The book is an easy read, short and set in a conversational style that permits the reader to glide through the more technical portions if so inclined. The technical details and the mathematical arguments could be tighter, and the folksiness, which would be delightful in a lecture room, is occasionally a bit much on the written page. For those reasons, it would be easy to give the book only four stars. But those faults are inseparable from the book's virtues. They're compromises Deffeyes chose to make in order to be accessible to a wide audience, and his book deserves to reach one.

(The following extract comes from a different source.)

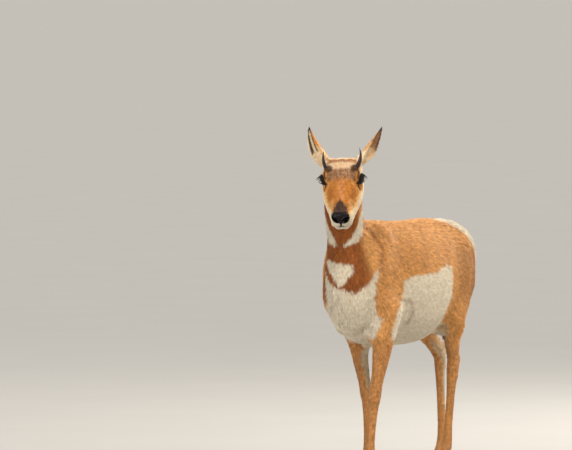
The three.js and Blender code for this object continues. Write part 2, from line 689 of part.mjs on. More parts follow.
// A nostril: a comma-shaped pit, wide in front and drawn out to the back and side.
function nostril(side) {
  const pit = new THREE.SphereGeometry(1, 12, 8).scale(12, 7, 7)
    .rotateZ(side * rad(24)).translate(172, side * 15, -23);
  const slit = new THREE.SphereGeometry(1, 12, 8).scale(11, 8, 3.6)
    .rotateX(side * rad(-30)).rotateZ(side * rad(50)).translate(168, side * 25, -17);
  return solid(pit).add(solid(slit));
}

// The line of the mouth: a thin curved blade kept to the outer few millimetres of the muzzle.
const MOUTH = { from: 108, to: 192, deep: 5, thick: 1.8, level: -63 };
function mouthLine(field) {
  const shape = new THREE.Shape();
  const line = (x) => MOUTH.level + 4 * Math.sin(((x - MOUTH.from) / 62) * Math.PI * 0.5);
  const xs = Array.from({ length: 8 }, (_, i) => lerp(MOUTH.from, MOUTH.to, i / 7));
  xs.forEach((x, i) => (i ? shape.lineTo(x, line(x) + MOUTH.thick / 2) : shape.moveTo(x, line(x))));
  xs.slice(1).reverse().forEach((x) => shape.lineTo(x, line(x) - MOUTH.thick / 2));
  const blade = new THREE.ExtrudeGeometry(shape, { depth: 120, bevelEnabled: false, steps: 1 })
    .translate(0, 0, -60).rotateX(Math.PI / 2);
  const frames = [86, 104, 122, 138].map((x) => ({ at: vec(x, 0, -50), way: vec(1, 0, 0), side: vec(0, 1, 0) }));
  for (const tilt of [28, 52, 74, 90]) frames.push({ ...frames[3], tilt });
  const core = wrap((x, y, z) => field(x, y, z) + MOUTH.deep, frames, 16, 120);
  return solid(blade).subtract(solid(core));
}

// Horns: short black blades above the eyes that curve in a little at the tip.
const HORNS = { 1: { length: 76, out: 22, hook: 5 }, [-1]: { length: 68, out: 15, hook: 4 } };
function makeHorn(side, headSolid) {
  const { length, out, hook } = HORNS[side];
  const base = vec(-14, side * 45, 24);
  const way = vec(-0.52, 0, 0.85).normalize();
  const across = vec(0, 1, 0);
  const rings = Array.from({ length: 9 }, (_, i) => {
    const t = i / 8;
    const middle = base.clone().addScaledVector(way, length * t);
    middle.y += side * (out * Math.sin(Math.PI * t * 0.62) - hook * t * t * t);
    middle.x += 6 * Math.sin(Math.PI * t);
    const size = (1 - t) ** 0.85;
    if (i === 8) return [middle];
    return Array.from({ length: 9 }, (_, j) => {
      const turn = (2 * Math.PI * j) / 9;
      return middle.clone().addScaledVector(across, 10.5 * size * Math.cos(turn))
        .addScaledVector(way.clone().cross(across), 13.5 * size * Math.sin(turn));
    });
  });
  return largest(solid(loft(rings).applyMatrix4(headFrame)).subtract(headSolid));
}

// Ears: each is a pointed cup, closed at the root. Directions are forward, left and up, level with the ground. The
// bulge is how far the ear bows out to the side half way up, and the length includes the root inside the head.
const EARS = {
  left_ear: { side: LEFT, way: [-0.2, 0.565, 0.815], open: [0.1, 0.95, -0.3], bulge: 7, length: 164 },
  right_ear: { side: RIGHT, way: [-0.2, -0.47, 0.82], open: [0.62, -0.76, 0.1], bulge: 14, length: 158 },
};
const EAR_ROWS = [ // share of the length, half width, how far the cup is wrapped round in degrees, how hollow it is
  [0, 17, 90, 0], [0.08, 20, 95, 0.1], [0.16, 24, 100, 0.75], [0.28, 28.5, 92, 1], [0.42, 30, 84, 1],
  [0.56, 26.5, 78, 1], [0.7, 20, 74, 1], [0.82, 13.5, 70, 1], [0.91, 8.5, 66, 0.9], [0.97, 3.6, 60, 0.3],
];
const EAR_THICK = 3.6;
const EAR_POINTS = 8;
function makeEar(name, headSolid) {
  const { side, way, open, bulge, length } = EARS[name];
  const level = new THREE.Matrix4().makeRotationZ(rad(HEAD_YAW));
  const axis = vec(...way).normalize().applyMatrix4(level);
  const front = vec(...open).applyMatrix4(level);
  front.addScaledVector(axis, -axis.dot(front)).normalize();
  const wide = axis.clone().cross(front);
  const base = vec(-54, side * 37, -2).applyMatrix4(headFrame);
  const inward = vec(0, -side, 0).applyMatrix4(level);
  const rings = EAR_ROWS.map(([t, width, around, hollow]) => {
    const angle = rad(around);
    const radius = width / Math.sin(Math.min(angle, Math.PI / 2));
    const middle = base.clone().addScaledVector(axis, length * t)
      .addScaledVector(inward, -bulge * Math.sin(Math.PI * t))
      .addScaledVector(front, (radius * Math.sin(angle)) / angle);
    const arc = (r, turn) => vec(0, 0, 0).addScaledVector(wide, r * Math.sin(turn)).addScaledVector(front, -r * Math.cos(turn));
    const outer = Array.from({ length: EAR_POINTS }, (_, j) => arc(radius, lerp(-angle, angle, j / (EAR_POINTS - 1))));
    const thick = Math.min(EAR_THICK * lerp(1.3, 0.6, t), width * 0.4);
    const inner = outer.slice(1, -1).map((p, j) => {
      const turn = lerp(-angle, angle, (j + 1) / (EAR_POINTS - 1)) * 0.93;
      const chord = outer[0].clone().lerp(outer[EAR_POINTS - 1], (j + 1) / (EAR_POINTS - 1)).addScaledVector(front, -0.6);
      return chord.lerp(arc(radius - thick, turn), hollow);
    });
    return [...outer, ...inner.reverse()].map((p) => p.add(middle));
  });
  const tip = base.clone().addScaledVector(axis, length);
  return largest(solid(loft([...rings, [tip]])).subtract(headSolid));
}

// Locks: flat, tapered blades that bend with the surface they lie on. Their roots are sunk in it, and each overlaps
// the next ones along the lie of the coat.
const LOCK = { sunk: 9, thick: 2.4, shares: [0, 0.3, 0.6, 0.84], widths: [0.8, 1, 0.86, 0.5] };
function lock(field, root, way, length, width, lift) {
  const onSkin = (share) => {
    const p = root.clone().addScaledVector(way, length * share);
    for (let n = 0; n < 4; n++) {
      const g = slope(field, p);
      p.addScaledVector(g, -field(p.x, p.y, p.z) / Math.max(g.lengthSq(), 0.3));
    }
    return { p, out: slope(field, p).normalize() };
  };
  const rings = LOCK.shares.map((share, i) => {
    const { p, out } = onSkin(share);
    const wide = way.clone().cross(out).normalize();
    p.addScaledVector(out, lerp(-LOCK.sunk, lift, Math.sqrt(share)));
    const half = (width / 2) * LOCK.widths[i];
    const thick = LOCK.thick * lerp(1, 0.6, share);
    return [[half, 0], [0, thick], [-half, 0], [0, -thick]].map(([across, up]) =>
      p.clone().addScaledVector(wide, across).addScaledVector(out, up));
  });
  const end = onSkin(1);
  return solid(loft([...rings, [end.p.addScaledVector(end.out, lift)]]));
}

// The short mane on the nape. Its rows run from the crown towards the withers, out from points inside the neck.
const MANE = {
  rows: 7, length: 50, width: 22, lift: 5.5, spread: 17, splay: 0.14,
  top: { at: [436, 13, 1005], out: [-0.62, 0, 0.78] },
  bottom: { at: [378, 0, 872], out: [-0.89, 0, 0.45] },
};
function maneLocks() {
  const top = vec(...MANE.top.at);
  const bottom = vec(...MANE.bottom.at);
  const down = bottom.clone().sub(top).normalize();
  return Array.from({ length: MANE.rows }, (_, i) => {
    const share = i / (MANE.rows - 1);
    const at = top.clone().lerp(bottom, share);
    const dorsal = vec(...MANE.top.out).lerp(vec(...MANE.bottom.out), share).normalize();
    return (i % 2 ? [-0.5, 0.5] : [-1, 0, 1]).map((place) => {
      const out = dorsal.clone().applyAxisAngle(down, -place * rad(MANE.spread));
      const root = at.clone().addScaledVector(out, reach(bodyField, at, out, 200));
      const face = slope(bodyField, root).normalize();
      const way = down.clone().addScaledVector(vec(0, 1, 0), place * MANE.splay);
      way.addScaledVector(face, -way.dot(face)).normalize();
      return lock(bodyField, root, way, MANE.length, MANE.width, MANE.lift);
    });
  }).flat();
}

// The fringe across the crown between the ears, in the head's frame, in two rows that lie back towards the nape.
const FRINGE = { rows: [[-38, 3], [-50, 4]], spread: 25, length: 34, width: 22, lift: 4 };
function fringeLocks() {
  return FRINGE.rows.flatMap(([x, count]) => Array.from({ length: count }, (_, i) => {
    const share = (2 * i) / (count - 1) - 1;
    const from = vec(x + 5 * share * share, FRINGE.spread * share, -20);
    const root = vec(from.x, from.y, -20 + reach(headForm, from, vec(0, 0, 1), 120));
    const face = slope(headForm, root).normalize();
    const way = vec(-1, 0.2 * share, 0);
    way.addScaledVector(face, -way.dot(face)).normalize();
    return lock(headForm, root, way, FRINGE.length, FRINGE.width, FRINGE.lift);
  }));
}

// Tail: a short flat tassel that hangs against the rump.
function makeTail(torsoSolid) {
  const rows = refine([
    [-404, 0, 806, 13, 10], [-433, 0, 792, 21, 12], [-455, 0, 768, 25, 13], [-467, 0, 738, 24, 12],
    [-472, 0, 710, 15, 9], [-471, 0, 688, 5, 4],
  ], 2);
  const rings = rows.map(([x, y, z, width, thick], i) => {
    const [a, b] = [rows[Math.max(i - 1, 0)], rows[Math.min(i + 1, rows.length - 1)]];
    const way = vec(b[0] - a[0], 0, b[2] - a[2]).normalize();
    const up = way.clone().cross(vec(0, 1, 0));
    return Array.from({ length: 12 }, (_, j) => {
      const turn = (2 * Math.PI * j) / 12;
      return vec(x, y + width * Math.cos(turn), z).addScaledVector(up, thick * Math.sin(turn));
    });
  });
  return largest(solid(loft(rings)).subtract(torsoSolid));
}

// A solid with its surface moved out by a small margin, to cut its neighbours clear of it.
function grown(made, margin) {
  const geometry = mergeVertices(geometryFrom(made));
  geometry.computeVertexNormals();
  const { position, normal } = geometry.attributes;
  for (let i = 0; i < position.count; i++)
    position.setXYZ(i, ...[0, 1, 2].map((k) => position.getComponent(i, k) + margin * normal.getComponent(i, k)));
  return solid(geometry);
}

// The model

const FINISH = {
  coat: { color: 0xb57a45, roughness: 0.9 },
  white: { color: 0xe8ddc8, roughness: 0.9 },
  eye: { color: 0x120c08, roughness: 0.08 },
  horn: { color: 0x1c1613, roughness: 0.5 },
  hoof: { color: 0x221c18, roughness: 0.55 },
};
const MATERIALS = Object.fromEntries(Object.entries(FINISH).map(([name, { color, roughness }]) =>
  [name, new THREE.MeshStandardMaterial({ name, color, roughness, metalness: 0 })]));

const model = new THREE.Group();
function put(name, made, finish) {
  const mesh = new THREE.Mesh(welded(geometryFrom(made)), MATERIALS[finish]);
  mesh.name = name;
  model.add(mesh);
}

const trunkSolid = makeTrunk();
const torsoSolid = makeTorso(trunkSolid);
const headSolid = makeHead();
const headRoom = grown(headSolid, GAP + 0.1);
put('torso', torsoSolid, 'coat');
put('neck', makeNeck(trunkSolid), 'coat');
put('head', headSolid, 'coat');
put('tail', makeTail(grown(torsoSolid, GAP + 0.1)), 'white');
for (const name of Object.keys(LEGS)) {
  const { upper, lower } = makeLeg(name);
  put(`${name}_upper_leg`, upper, 'coat');
  put(`${name}_lower_leg`, lower, 'coat');
  put(`${name}_outer_claw`, makeClaw(name, LEGS[name].side), 'hoof');
  put(`${name}_inner_claw`, makeClaw(name, -LEGS[name].side), 'hoof');
}
for (const [word, side] of [['left', LEFT], ['right', RIGHT]]) {
  put(`${word}_eye`, makeEye(side), 'eye');
  put(`${word}_horn`, makeHorn(side, headRoom), 'horn');
  put(`${word}_ear`, makeEar(`${word}_ear`, headRoom), 'coat');
}

// The origin is the middle of the bounding box's foot, on the ground.
const box = new THREE.Box3().setFromObject(model, true);
model.position.set(-(box.min.x + box.max.x) / 2, -(box.min.y + box.max.y) / 2, -box.min.z);

export default model;
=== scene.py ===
# A standing pronghorn doe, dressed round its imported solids.
import math

import bmesh
import bpy
import numpy as np
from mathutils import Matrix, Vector


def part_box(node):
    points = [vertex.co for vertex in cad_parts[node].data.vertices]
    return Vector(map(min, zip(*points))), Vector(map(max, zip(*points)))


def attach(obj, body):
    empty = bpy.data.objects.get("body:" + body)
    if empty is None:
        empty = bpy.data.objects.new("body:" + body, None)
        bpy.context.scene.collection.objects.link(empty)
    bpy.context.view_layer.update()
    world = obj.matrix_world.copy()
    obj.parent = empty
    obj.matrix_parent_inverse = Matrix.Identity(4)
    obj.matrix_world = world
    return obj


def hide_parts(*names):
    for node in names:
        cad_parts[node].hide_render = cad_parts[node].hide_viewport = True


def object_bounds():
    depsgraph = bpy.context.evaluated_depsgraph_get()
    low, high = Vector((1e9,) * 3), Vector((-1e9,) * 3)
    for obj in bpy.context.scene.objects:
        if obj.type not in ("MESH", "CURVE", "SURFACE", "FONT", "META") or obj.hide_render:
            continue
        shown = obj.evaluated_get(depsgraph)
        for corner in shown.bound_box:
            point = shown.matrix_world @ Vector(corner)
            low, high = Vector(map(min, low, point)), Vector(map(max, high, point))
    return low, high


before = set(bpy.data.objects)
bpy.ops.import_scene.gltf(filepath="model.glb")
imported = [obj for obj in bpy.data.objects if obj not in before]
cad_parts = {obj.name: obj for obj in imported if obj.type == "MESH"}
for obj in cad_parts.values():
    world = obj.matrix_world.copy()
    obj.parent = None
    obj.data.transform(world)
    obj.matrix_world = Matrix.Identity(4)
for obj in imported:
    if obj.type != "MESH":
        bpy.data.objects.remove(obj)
cad_low, cad_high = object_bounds()

MM = 0.001
UP = np.array([0.0, 0.0, 1.0])
RANDOM_SEED = 928
rng = np.random.default_rng(RANDOM_SEED)
interp = np.interp

# Small functions


def unit(v):
    return v / np.maximum(np.linalg.norm(v, axis=-1, keepdims=True), 1e-12)


def ramp(low, high, x):
    """Goes smoothly from 0 to 1 as x goes from low to high."""
    t = np.clip((x - low) / (high - low), 0, 1)
    return t * t * (3 - 2 * t)


def soft(width, x):
    """Goes smoothly from 0 to 1 as x passes 0, over the width on either side."""
    return ramp(-width, width, x)


def bell(width, x):
    """1 where x is 0, fading out over the width."""
    return np.exp(-(x / width) ** 2)


def angle(a, b):
    return np.degrees(np.arctan2(a, b))


def mix(under, over, share):
    share = np.clip(share, 0, 1)[:, None]
    return under * (1 - share) + np.asarray(over) * share


# Places on the animal, found from the solids

SIDES = {"left": 1, "right": -1}
LEGS = [f"{side}_{end}" for side in SIDES for end in ("fore", "hind")]
HEAD_PITCH = math.radians(43.5)  # how far the face slopes below level
EYE_RADIUS = 22.5
EYE_MIDDLE_ON_BODY = (478, 40, 1014)  # the point midway between the eyes, in body millimetres


def middle(node):
    low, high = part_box(node)
    return np.array((low + high) / 2)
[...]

If environmentalists take Deffeyes' message seriously,they'll realize that we will soon be so starved for oil that ANWAR is certain to be plundered, and that nuclear plants are certain to sprout across the landscape like, well, like mushrooms. If Deffeyes is on or near target, nothing can prevent those developments. Greens today should be using ANWAR and an expanded nuclear industry as bargaining chips, to be traded for strict CAFE standards, investment in renewable technologies, non-industry oversight of nuclear safety, and (since the near term alternative will be coal) investment in natural gas pipeline infrastructure.